# My GSD's ears seems too small?



## rotto (Dec 29, 2012)

He's about 7-8 weeks old and his ears looks way smaller compared to the other GSD puppies. Do you think his ears will grow in time?

Pictures of him:


----------



## onyx'girl (May 18, 2007)

Working lines tend to have smaller ears...and usually they go up really fast because of that. My pups looked small but they grew with him and for a time his ears looked huge(around 15 weeks).

Your pup has a white streak on his forehead and down his chest, do you have his pedigree? 
Could be mixed, so the ears are smaller? 
He is adorable!!! :wub:


----------



## Jovi_Girl (Dec 4, 2012)

My girl is a working line, and her ears were a bit small when I got her, but boy, are they growing with her.









Sent from my iPhone using Petguide.com Free App


----------



## rotto (Dec 29, 2012)

onyx'girl said:


> Working lines tend to have smaller ears...and usually they go up really fast because of that. My pups looked small but they grew with him and for a time his ears looked huge(around 15 weeks).
> 
> Your pup has a white streak on his forehead and down his chest, do you have his pedigree?
> Could be mixed, so the ears are smaller?
> He is adorable!!! :wub:


Yeah he could be mixed, I'm not sure. Unfortunately I don't have his pedigree.




Jovi_Girl said:


> My girl is a working line, and her ears were a bit small when I got her, but boy, are they growing with her.
> View attachment 24555
> 
> 
> ...


Well that's a relief. Did her ears looked like my pups ears when she was a pup?


----------



## 1sttimeforgsd (Jul 29, 2010)

Your little guy is very handsome reguardless of the size of his ears, thanks for sharing him with us. To me they look normal for his size.


----------



## matt0300 (Dec 31, 2012)

my dogs ears looked the same







that was when he was 10 weeks. this is them at 6 months


----------



## rotto (Dec 29, 2012)

Thank you all for your comments, means a lot


----------



## pyratemom (Jan 10, 2011)

Raina is a working lines from Germany and her ears are shorter than Pyrate's ears were but they grew up just fine and they popped up early and never went back down.


----------



## TristaSpeicher (Dec 26, 2012)

Ok so this may be a stupid question but, how can you tell the difference between working and show? I am a first time GSD owner and I have read a ton about training and socialization for my pup but, i'm just curious about this cause I have seen a lot people use these terms.

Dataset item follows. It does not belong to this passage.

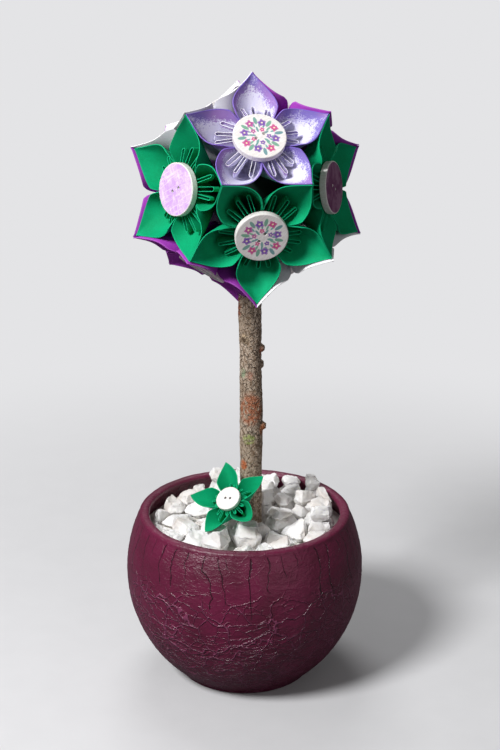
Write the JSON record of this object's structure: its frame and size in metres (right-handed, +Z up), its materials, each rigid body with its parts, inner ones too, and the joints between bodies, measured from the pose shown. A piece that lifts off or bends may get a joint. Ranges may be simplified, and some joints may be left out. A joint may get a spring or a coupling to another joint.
{
  "type": "kusudama paper ball topiary",
  "caption": "Folded paper kusudama ball of white, green and violet flowers with wooden button centres, glued on a twig that stands among white stone chips in a round plum glazed pot.",
  "frame": {"origin": "middle of the pot's flat foot, on the ground", "axes": "+Z up along the pot axis, -Y towards the viewer in the picture (front), +X to the right as seen from the front"},
  "size_m": [0.148, 0.148, 0.3776],
  "materials": {
    "paper_white_lilac": "matte, white with lilac pencil shading",
    "paper_white": "matte",
    "paper_green": "matte",
    "paper_violet": "matte",
    "button_printed": "white satin with a printed flower",
    "button_lilac": "lilac wash, satin",
    "button_plum": "plum print, satin",
    "button_white": "white satin",
    "bark": "rough bark",
    "hot_glue": "satin",
    "pot_glaze": "satin crackle glaze, plum",
    "plaster": "matte",
    "marble_chips": "matte, broken"
  },
  "bodies": {
    "root": {"flower_01_petals": "paper_white_lilac", "flower_01_frill": "paper_white_lilac", "flower_01_button": "button_printed", "flower_02_petals": "paper_green", "flower_02_frill": "paper_green", "flower_02_button": "button_printed", "flower_03_petals": "paper_green", "flower_03_frill": "paper_green", "flower_03_button": "button_lilac", "flower_04_petals": "paper_green", "flower_04_frill": "paper_green", "flower_04_button": "button_plum", "flower_05_petals": "paper_white", "flower_05_frill": "paper_white", "flower_05_button": "button_printed", "flower_06_petals": "paper_violet", "flower_06_frill": "paper_violet", "flower_06_button": "button_lilac", "flower_07_petals": "paper_violet", "flower_07_frill": "paper_violet", "flower_07_button": "button_printed", "flower_08_petals": "paper_white", "flower_08_frill": "paper_white", "flower_08_button": "button_lilac", "flower_09_petals": "paper_violet", "flower_09_frill": "paper_violet", "flower_09_button": "button_printed", "flower_10_petals": "paper_violet", "flower_10_frill": "paper_violet", "flower_10_button": "button_lilac", "flower_11_petals": "paper_white", "flower_11_frill": "paper_white", "flower_11_button": "button_printed", "flower_12_petals": "paper_white", "flower_12_frill": "paper_white", "flower_12_button": "button_lilac", "pot": "pot_glaze", "pot_fill": "plaster", "trunk": "bark", "glue_plug": "hot_glue", "stone_chips": "marble_chips", "small_flower_petals": "paper_green", "small_flower_frill": "paper_green", "small_flower_button": "button_white"}
  },
  "joints": []
}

Sent from my iPhone using Petguide.com Free App


----------



## APBTLove (Feb 23, 2009)

Sometimes it's easy to pick out a working line dog and a show line dog, others' it's impossible to tell without a pedigree. 

Your pup could certainly have another northern breed in there. He's very good looking, I hope you stick around and post pictures as he grows.


----------



## TristaSpeicher (Dec 26, 2012)

Ok well that makes sense. I have a pedigree but it is all in German. I live in Germany because my husband is military and we just got her here. 


Sent from my iPhone using Petguide.com Free App


----------



## onyx'girl (May 18, 2007)

TristaSpeicher said:


> Ok well that makes sense. I have a pedigree but it is all in German. I live in Germany because my husband is military and we just got her here.
> 
> 
> Sent from my iPhone using Petguide.com Free App


You can share it here(start a thread in the bloodlines/pedigree forum), I'm sure it can be translated.


----------



## TristaSpeicher (Dec 26, 2012)

Ok thanks for all the info  
Here is a picture I took today Bella's ears are kinda up I guess. She is 11 weeks









Sent from my iPhone using Petguide.com Free App


----------



## tacticalseries (Dec 24, 2012)

That streak and the roundness on top of the ears seem it may have some kind of mix I may be wrong because it does look alot like a GSD. Only time will tell.


Sent from my iPhone using Petguide.com Free App


----------